In the NFL, in the modern era (post 1993) of salary caps and a strong invisible magnet pulling every team toward 8-8, recruiting is barely a blip on the radar. Yes, the right team and system can convince a guy to pass up a more lucrative opportunity, ditto for the notion of a "hometown discount" for a guy to stay with his longtime team, but in general the ability to recruit is night-and-day different in the NFL vs. college.
Why do you think Saban came back to college football, despite infamously saying "I'm not going to be the Alabama coach" and facing the daunting task of rebuilding a Crimson Tide team coming off the double-whammy of probation and the Mike Shula era? I was living in a Birmingham suburb at the time and remember the local TV coverage of his arrival after taking the job and this slightly taken-aback look on his face at the hubub over him exiting his flight. But he knew how rabid and demanding the Crimson Tide fan base was and how whatever he did would be compared with the impossible-to-match legacy of Bear Bryant. Despite the challenge, the reality is that Saban is a charmer when he wants to be, and soon enough he had built the Alabama program back to prominence and ultimately into the national powerhouse it is today.
|Nick Saban isn't shy about speaking his mind.|
(John David Mercer - USA TODAY Sports)
The whole notion of recruiting is interesting, forcing guys who present gruff, demanding, even hostile exteriors to morph into charming salesmen. The process is quite amazing. It's not far from how even the most abrasive guys can create a façade of likeability when trying to win the interests of a woman. But with football coaches, for every Tony Dungy there are ten Bill Parcells types, foaming-at-the-mouth angry and vitriolic and borderline abusive -- especially when it comes to addressing linesmen who have the misfortune of being lined up near them following a bad call.
Hardass coaches succeed in general because they push their players to their maximum potential, or at least that's the theory. Sometimes it doesn't work out so well: Mike Leach, never known for being a "player's coach" type, alienated star WR Marquess Wilson this season at Washington State to the point that Wilson quit the team. And it's not like Wilson was a scrub: he's the school's all-time leader in career receiving yards.

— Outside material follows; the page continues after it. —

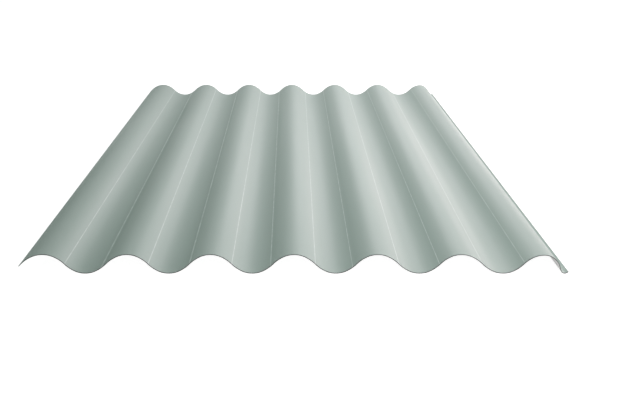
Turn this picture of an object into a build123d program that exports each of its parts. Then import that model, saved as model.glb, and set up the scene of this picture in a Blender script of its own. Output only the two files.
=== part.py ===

And, ultimately, therein lies the rub -- coaches can come and go, jumping from job to job like they're rolling the dice in a game of Monopoly (I rolled two fives: I get to move again!) But players who have the misfortune of having the coach that recruited them end up getting canned or walking out on the team in order to chase the next big opportunity have little recourse when the new coach is the equivalent of Coach Buzzcut from Beavis and Butt-head. Transfer? Sure... if you're willing to sit out a year. That doesn't work for you? Have fun at the I-AA/FCS level.
Ultimately, though, there are a select few men who are the coaching equivalent of Man-E-Faces from the He-Man cartoon series, with the ability to switch from "Irritable With The Media" mode to "Charming The 5-Star Recruit Out Of His Soft Verbal To His Home State School" mode to "Berating Players Who Might Need An Extra Push" mode seamlessly. And for those few guys who can pull it off effectively, and most importantly also have the coaching ability to get the most out of their motivated, elite recruits, their multi-million dollar contracts prove to be well worth the financial risk taken by the schools that employ them.